Re: ISSUE-117 (serge): Eliminating Faulty Recommendations [All]

Yes. I would add teeing up an agenda item with me to have the group 
discussion on it, when you're ready. 

          Mez





From:
Maritza Johnson <maritzaj@cs.columbia.edu>
To:
Mary Ellen Zurko <Mary_Ellen_Zurko@notesdev.ibm.com>
Cc:
Web Security Context Working Group WG <public-wsc-wg@w3.org>
Date:
11/20/2007 10:16 AM
Subject:
Re: ISSUE-117 (serge): Eliminating Faulty Recommendations [All]

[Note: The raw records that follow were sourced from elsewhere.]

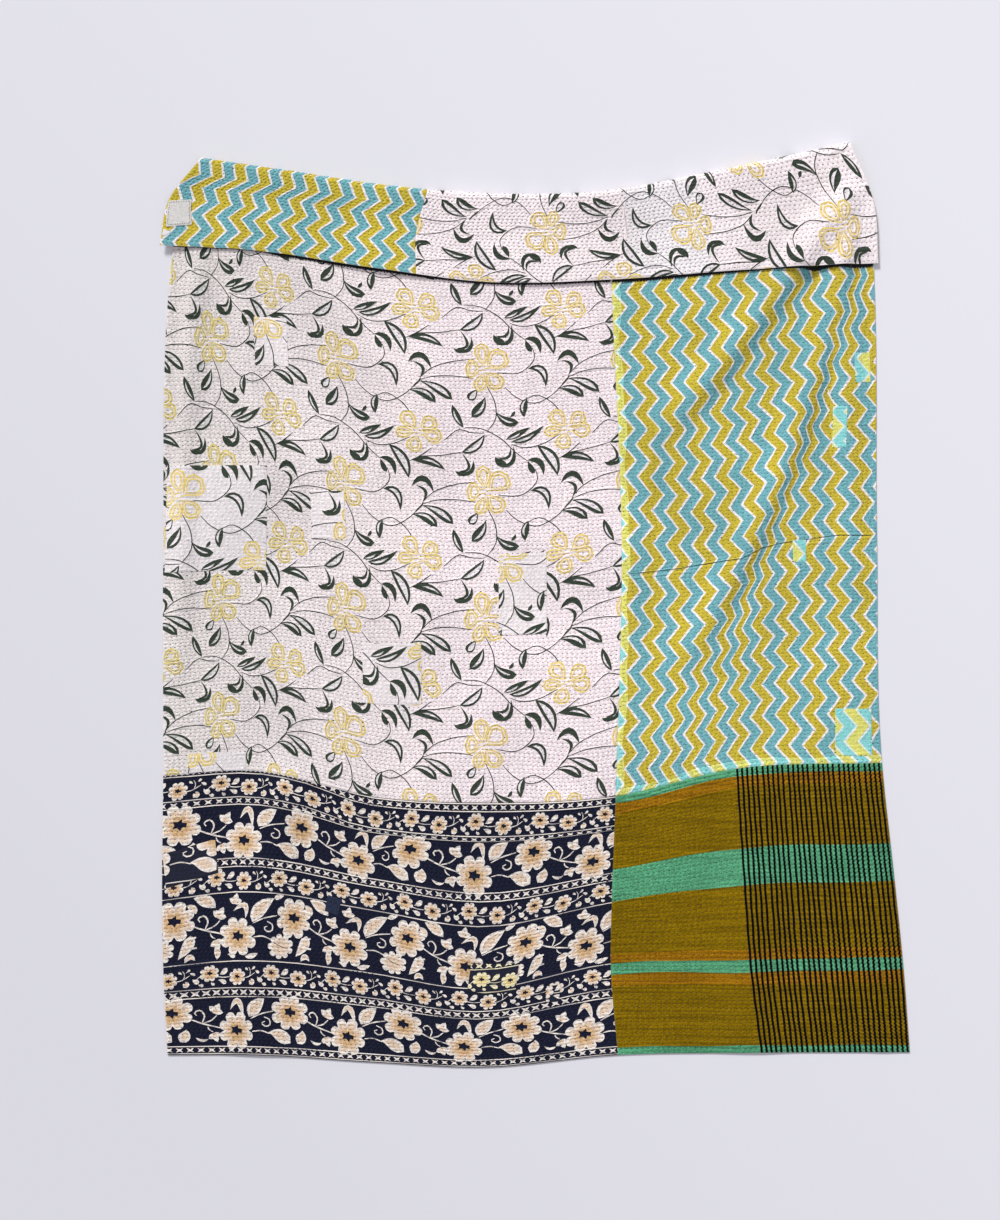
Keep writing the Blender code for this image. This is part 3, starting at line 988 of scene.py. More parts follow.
    def big_flowers(self, low: float, high: float, first: float, tall: bool) -> list[Motif]:
        """A running stem with large flowers, one low and one high, and more leaves in the tall border."""
        y = (low + high) / 2 - (0 if tall else 1)
        found = []
        for x in np.arange(first - self.big_period, self.width + self.big_period, self.big_period):
            found += self.stems(x, y, BIG_STEMS)
            found += self.trefoil(x + 172, y + 20, 16, 60)
            found += self.trefoil(x + 168, y - 24, 14, -70)
            if tall:
                found += self.leaves(x, y, TALL_HIGH)
                found += self.trefoil(x + 202, y + 42, 15, 80)
                found += self.leaves(x, y, TALL_LEFT)
                bud = (x + 80, y - 31)
                found += [self.scallops(bud, 22, 9, self.cream), self.scallops(bud, 15, 9, self.blush)]
                found += [vein._replace(colour=self.ground) for vein in self.stems(x, y, TALL_VEIN)]
                found += self.leaves(x, y, TALL_BENT)
                found += self.stems(x, y, TALL_HOOK)
                found += self.leaves(x, y, TALL_OUTER) + self.leaves(x, y, TALL_TUCKED, True)
                found += self.leaves(x, y, TALL_LOW)
            else:
                found += self.leaves(x, y, BIG_LEFT) + self.leaves(x, y, BIG_LOW, True)
                found += self.leaves(x, y, BIG_OUTER)
            found += self.flower(x, y - 16, self.big_radius) + self.flower(x + 103, y + 19, self.big_radius)
        return found

    def motifs(self, low: Array, high: Array) -> list[Motif]:
        """The print over a rectangle of cloth, as VinePrint.motifs."""
        found = []
        for kind, bottom, top, first in self.bands:
            if kind is Band.CHAIN:
                found += self.chain(bottom, top, first)
            elif kind is Band.LINE:
                found.append(self.rule((bottom + top) / 2))
            elif kind is Band.SMALL:
                found += self.small_flowers(bottom, top, first)
            else:
                found += self.big_flowers(bottom, top, first, kind is Band.TALL)
        laid = []
        for motif in found:
            x, y = motif.outline.T
            share = smooth_step((x - self.slip_from) / (self.slip_to - self.slip_from))
            drop = self.slip * share * smooth_step((y - self.slip_above) / 30)
            outline = pulled(rows_of(x, y - drop), self.pulls) * MM
            if meets(outline, low, high):
                laid.append(Motif(motif.colour, outline))
        return laid


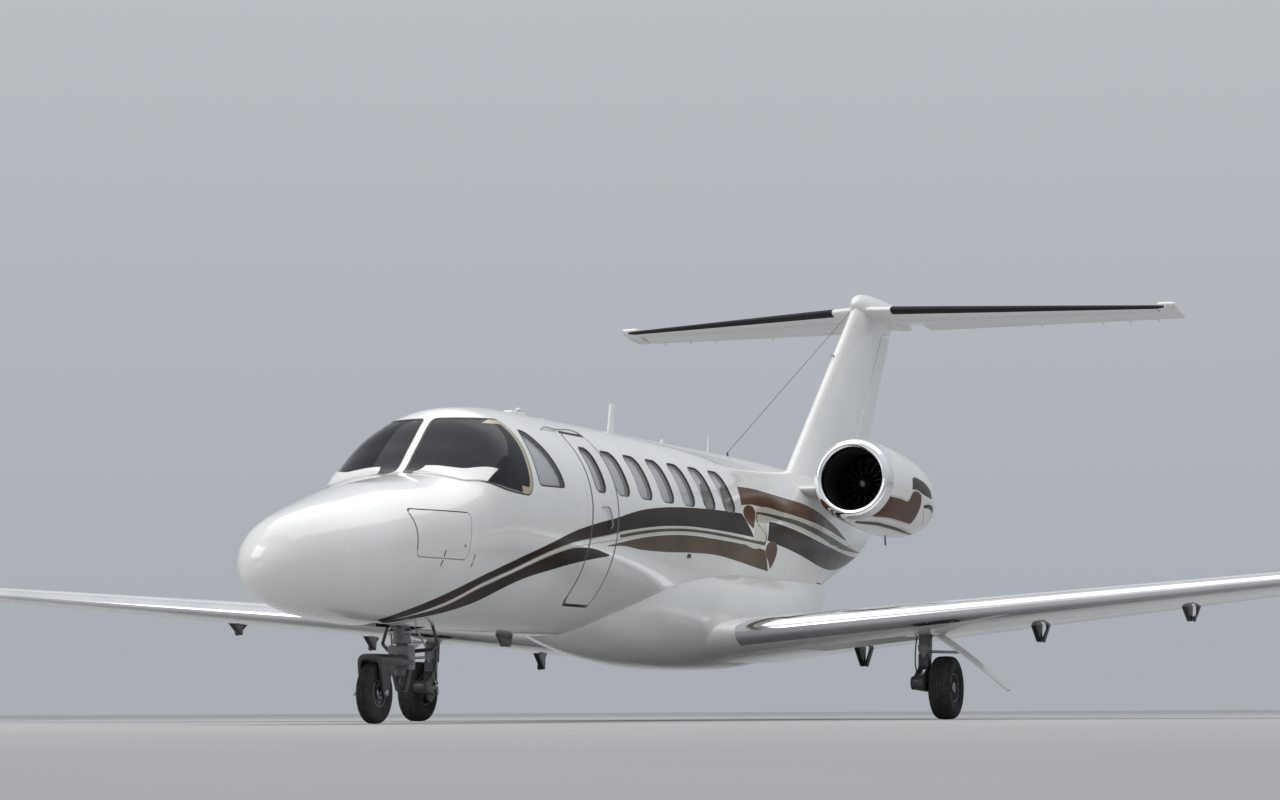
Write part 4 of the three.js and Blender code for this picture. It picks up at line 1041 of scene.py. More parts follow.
def door_gap_painted_shadow():
    """Painted shadow: dark bands in the seal colour on both sides of the cabin door's gap."""
    ring = [door_region(SWING_GAP + DOOR_SHADOW_WIDTH), door_region(SWING_GAP)]
    skin_piece("door_frame_painted_shadow", ring, DOOR_SPAN, DOOR_SHADOW_DEPTH, SEAL, AIRFRAME, "dark_metal")
    whole = keep(door_region(0.0), behind_door_front())
    inside = keep(door_region(-DOOR_SHADOW_WIDTH), behind_door_front(DOOR_SHADOW_WIDTH))
    skin_piece("door_leaf_painted_shadow", [whole, inside], DOOR_SPAN, DOOR_SHADOW_DEPTH, SEAL, DOOR_BODY, "dark_metal")


# The door's handle and the drip rail above it, as (x, station, z)
DOOR_HANDLE = [
    (0.816, 4.310, 1.729), (0.828, 4.330, 1.731), (0.829, 4.410, 1.734), (0.829, 4.468, 1.679),
    (0.829, 4.486, 1.622), (0.828, 4.484, 1.580), (0.814, 4.483, 1.564),
]
DRIP_RAIL = [
    (0.512, 3.760, 2.326), (0.504, 3.790, 2.338), (0.485, 4.103, 2.356), (0.478, 4.592, 2.360),
    (0.480, 4.640, 2.350),
]


def bent_bar(name, points, radius, sides, body):
    bar = tube("bar", [(x, at(station), z) for x, station, z in points], radius, STEEL, sides)
    bar.name = name
    place(bar, body, "polished_metal")


def make_cabin_door():
    leaf = hull_band(*DOOR_SPAN, 0.0, -DOOR_THICK, WHITE)
    keep(leaf, door_region(0.0), behind_door_front())
    carve(leaf, door_window_prism())
    line_inside(leaf, LINING, 0.95)
    finish_skin(leaf, "cabin_door_skin", DOOR_BODY, "cabin_door")
    span = (4.1, 4.6)
    inside = [door_window_prism(PANE_INSET)]
    skin_piece("door_pane", inside, span, THIN_PANE, CABIN_GLASS, DOOR_BODY, "glass", "door_window")
    ring = [door_window_prism(0.001), door_window_prism(-0.014)]
    skin_piece("door_window_seal", ring, span, THIN_SEAL, SEAL, DOOR_BODY, "dark_metal")
    centre = DOOR_WINDOW["centre"]
    shade = side_prism(shade_outline(centre, DOOR_WINDOW["half"], DOOR_WINDOW["corner"]))
    span = (centre - 0.2, centre + 0.2)
    skin_piece("door_window_shade", [shade], span, SHADE_DEPTH, SHADE, DOOR_BODY, "panel")
    door_gap_painted_shadow()
    bent_bar("cabin_door_handle", DOOR_HANDLE, 0.0065, 10, DOOR_BODY)
    bent_bar("door_drip_rail", DRIP_RAIL, 0.006, 8, AIRFRAME)


# Aerofoils
def airfoil(thickness, camber, steps=26):
    """An outline in parts of the chord, as (along, up) pairs from the nose over the top and back."""
    u = (1 - np.cos(np.linspace(0, np.pi, steps))) / 2
    shape = 0.2969 * np.sqrt(u) - 0.126 * u - 0.3516 * u**2 + 0.2843 * u**3 - 0.1036 * u**4
    half = 5 * thickness * shape + 0.0025 * u
    rise = camber * 4 * u * (1 - u)
    upper = np.stack([u, rise + half], axis=-1)
    lower = np.stack([u, rise - half], axis=-1)[:0:-1]
    return np.concatenate([upper, lower])


def wing_z(x):
    return 0.700 + 0.0795 * x


# Columns: x, leading edge station, chord, leading edge z, thickness, drop of the trailing edge
WING = np.array([
    (0.560, 6.820, 2.560, wing_z(0.560), 0.14, 0.078),
    (0.930, 7.060, 2.290, wing_z(0.930), 0.14, 0.078),
    (7.900, 7.420, 0.960, wing_z(7.900), 0.12, 0.032),
    (8.090, 7.530, 0.790, wing_z(8.090) + 0.008, 0.08, 0.032),
    (8.130, 7.680, 0.560, wing_z(8.130) + 0.012, 0.03, 0.032),
])
WING_CAMBER = 0.015
LE_PART = 0.075
FLAP = {"x0": 1.010, "x1": 4.960, "part": 0.76, "gap": 0.014}
AILERON = {"x0": 4.990, "x1": 7.700, "part": 0.79, "gap": 0.020}
HINGE_IN = {"x": 1.600, "station": 8.640, "z": 0.495}
HINGE_OUT = {"x": 4.710, "station": 8.345, "z": 0.857}
LEG_X = 2.420
BRACKET_XS = (1.600, 3.310, 4.700)


def wing_row(x):
    return np.array([np.interp(x, WING[:, 0], WING[:, i]) for i in range(WING.shape[1])])


def wing_ring(row):
    x, leading, chord, z, thickness, drop = row
    outline = airfoil(thickness, WING_CAMBER)
    u = outline[:, 0]
    v = outline[:, 1]
    return np.stack([np.full(len(u), x), at(leading + u * chord), z + (v - drop * u) * chord], axis=-1)


def wing_body(*materials):
    xs = [0.56, 0.93, 2.0, 4.0, 6.0, 7.9, 7.95, 8.0, 8.05, 8.09, 8.11, 8.13]
    return loft("wing", [wing_ring(wing_row(x)) for x in xs], *materials)


def chord_station(x, part):
    row = wing_row(x)
    return row[1] + part * row[2]


def chord_region(x0, x1, part0, part1, shift0=0.0, shift1=0.0):
    """An upright prism through the wing between two parts of its chord, each shifted aft."""
    outline = [
        (x0, at(chord_station(x0, part0) + shift0)),
        (x1, at(chord_station(x1, part0) + shift0)),
        (x1, at(chord_station(x1, part1) + shift1)),
        (x0, at(chord_station(x0, part1) + shift1)),
    ]
    return plate("region", "xy", outline, -0.5, 3.0)


FAIRING = np.array([
    # station, half width, middle z, bottom z
    (4.850, 0.330, 1.000, 0.735),
    (5.400, 0.510, 1.000, 0.655),
    (6.000, 0.660, 1.000, 0.575),
    (6.600, 0.755, 1.000, 0.512),
    (7.200, 0.805, 1.000, 0.470),
    (8.200, 0.830, 1.000, 0.455),
    (8.900, 0.815, 1.000, 0.475),
    (9.700, 0.740, 1.050, 0.580),
    (10.500, 0.580, 1.150, 0.800),
    (11.100, 0.420, 1.250, 1.060),
])
FAIRING_POWER = 0.8


def fairing_body(offset=0.0, *materials):
    rings = []
    angles = 2 * np.pi * np.arange(72) / 72
    c = np.cos(angles)
    s = np.sin(angles)
    for station, width, middle, bottom in smooth_path(FAIRING, 120, (1, 0, 0, 0)):
        x = (width + offset) * np.sign(c) * np.abs(c) ** FAIRING_POWER
        z = middle + (middle - bottom + offset) * np.sign(s) * np.abs(s) ** FAIRING_POWER
        rings.append(np.stack([x, np.full(72, at(station)), z], axis=-1))
    return loft("fairing", rings, *materials)


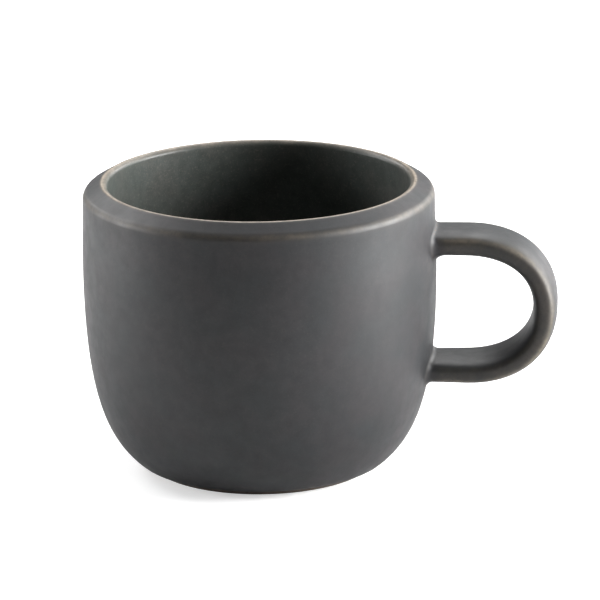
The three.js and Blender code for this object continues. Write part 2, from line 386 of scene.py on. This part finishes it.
def strap_section():
    """The strap's section as a loop of (side, out) places, with the outward normals.

    The loop starts at the low corner on the +Y side. It has as many places along each of its
    four sides as the hole in the wall has, so that the rings of the root join up one to one.
    """
    half = np.array([STRAP_WIDTH, STRAP_THICKNESS]) / 2
    power = 2 / STRAP_SQUARENESS
    angles = np.linspace(-math.pi / 4, 7 * math.pi / 4, 8001)
    raw = np.stack([np.cos(angles), np.sin(angles)], axis=1)
    dense = half * np.sign(raw) * np.abs(raw) ** power
    loop = []
    corners = np.linspace(0, 8000, 5).astype(int)
    for first, last, count in zip(corners, corners[1:], [HOLE_ROWS, HOLE_COLUMNS] * 2):
        side = dense[first : last + 1]
        steps = np.concatenate([[0], np.cumsum(np.linalg.norm(np.diff(side, axis=0), axis=1))])
        places = np.linspace(0, steps[-1], count + 1)[:-1]
        loop.append(np.stack([np.interp(places, steps, side[:, k]) for k in (0, 1)], axis=1))
    loop = np.vstack(loop)
    steep = STRAP_SQUARENESS - 1
    normals = np.sign(loop) * np.abs(loop / half) ** steep / half
    return loop, normals / np.linalg.norm(normals, axis=1, keepdims=True)


section, section_normals = strap_section()


def swelling(share):
    """How far the strap has swelled at a share of its length: 0 at the roots, up to 1 between."""
    return math.sin(math.pi * share ** SWELL_SKEW)


def ring(centre, out, share):
    """The strap's section placed round `centre`, at a share of the strap's length."""
    swelled = swelling(share)
    wide = 1 + GRIP_SPREAD / STRAP_WIDTH * swelled
    thick = 1 + GRIP_SWELL / STRAP_THICKNESS * swelled
    side = np.array([0.0, 1.0, 0.0])
    return centre + wide * section[:, :1] * side + thick * section[:, 1:] * np.asarray(out)


def root_rings(height, up, fillets):
    """Rings of a leg's root, from the tangent line on the wall out to the straight leg."""
    share = section_normals ** 2

    def around(spreads):
        out_of_loop, beside, into_loop = spreads if up > 0 else spreads[::-1]
        ends = np.where(section_normals[:, 1] > 0, out_of_loop, into_loop)
        return beside * share[:, 0] + ends * share[:, 1]

    grown = section + section_normals * around(fillets["wall"])[:, None]
    on_wall = onto_wall(grown[:, 0], height + up * grown[:, 1])
    corner = onto_wall(section[:, 0], height + up * section[:, 1])
    on_leg = corner + around(fillets["leg"])[:, None] * np.array([1.0, 0, 0])

    # The fillet leaves the wall along the wall's own tangent plane.
    radius = outside.radius_at(on_wall[:, 2])
    slope = (outside.radius_at(on_wall[:, 2] + MM) - outside.radius_at(on_wall[:, 2] - MM)) / (2 * MM)
    normal = np.stack([(on_wall[:, 0] - AXIS_X) / radius, on_wall[:, 1] / radius, -slope], axis=1)
    normal /= np.linalg.norm(normal, axis=1, keepdims=True)
    pull = corner - on_wall
    pull -= normal * np.sum(pull * normal, axis=1, keepdims=True)
    rings = []
    for t in np.linspace(0, 1, FILLET_RINGS + 1):
        near = on_wall + ROUND_PULL * pull
        far = on_leg + ROUND_PULL * (corner - on_leg)
        rings.append(
            (1 - t) ** 3 * on_wall
            + 3 * (1 - t) ** 2 * t * near
            + 3 * (1 - t) * t ** 2 * far
            + t ** 3 * on_leg
        )
    return rings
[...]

Late apologies for missing the call on this ... I've been running a user 
study for another project the past two weeks and my schedule's been 
dictated by when people can show up for sessions (I know, lame excuse, but 
it's tough to recruit participants). The work is related to our group and 
I plan to share the results as soon as I hear back from Steve about when 
and how much I can say.


I bring up the ISSUE-112 here as well because I do not want anyone wasting 
time doing any user studies if the results will be discounted by the group 
during discussions. That would be unfair and disrespectful. My advice is 
that for any user study done specifically for this group, we specify ahead 
of time what we're doing, what sort of outcomes might be expected, and how 
that should influence our recommendation. We then discuss _that_ and get 
group consensus on the trajectory and impact of a user study before 
actually running it. If we can run this process with something modest 
soon, it can helpfully provide input to anything more resource intensive 
we do later, and see if that's a reasonable way to integrate them into our 
work. 


Reading over the minutes about this issue again, I noticed Serge has an 
action item to begin going through the recommendations, I guess to do a 
more thorough job of what we started in July, maybe to produce tangible 
action items out of the process?


In agreement with what Mez said above and in response to Tim's followup on 
my comments about Browser Lockdown <
http://www.w3.org/2006/WSC/track/actions/305 >, I've given myself an 
action item <http://www.w3.org/2006/WSC/track/actions/345> to come up with 
a user study design that will begin to evaluate the unknowns for the 
recommendation.

I'll write up a study that will mostly consist of a questionnaire with the 
goal of collecting data on whether or not users can be relied on the 
choose the right mode given a certain task. It will also be designed to 
gather feedback on how users might react to being blocked from accessing a 
site. 

I'll address the points Mez has made above the best I can and post it to 
the list in hopes of generating useful discussion on refining the study.

Mez -- is this what you had in mind for moving forward?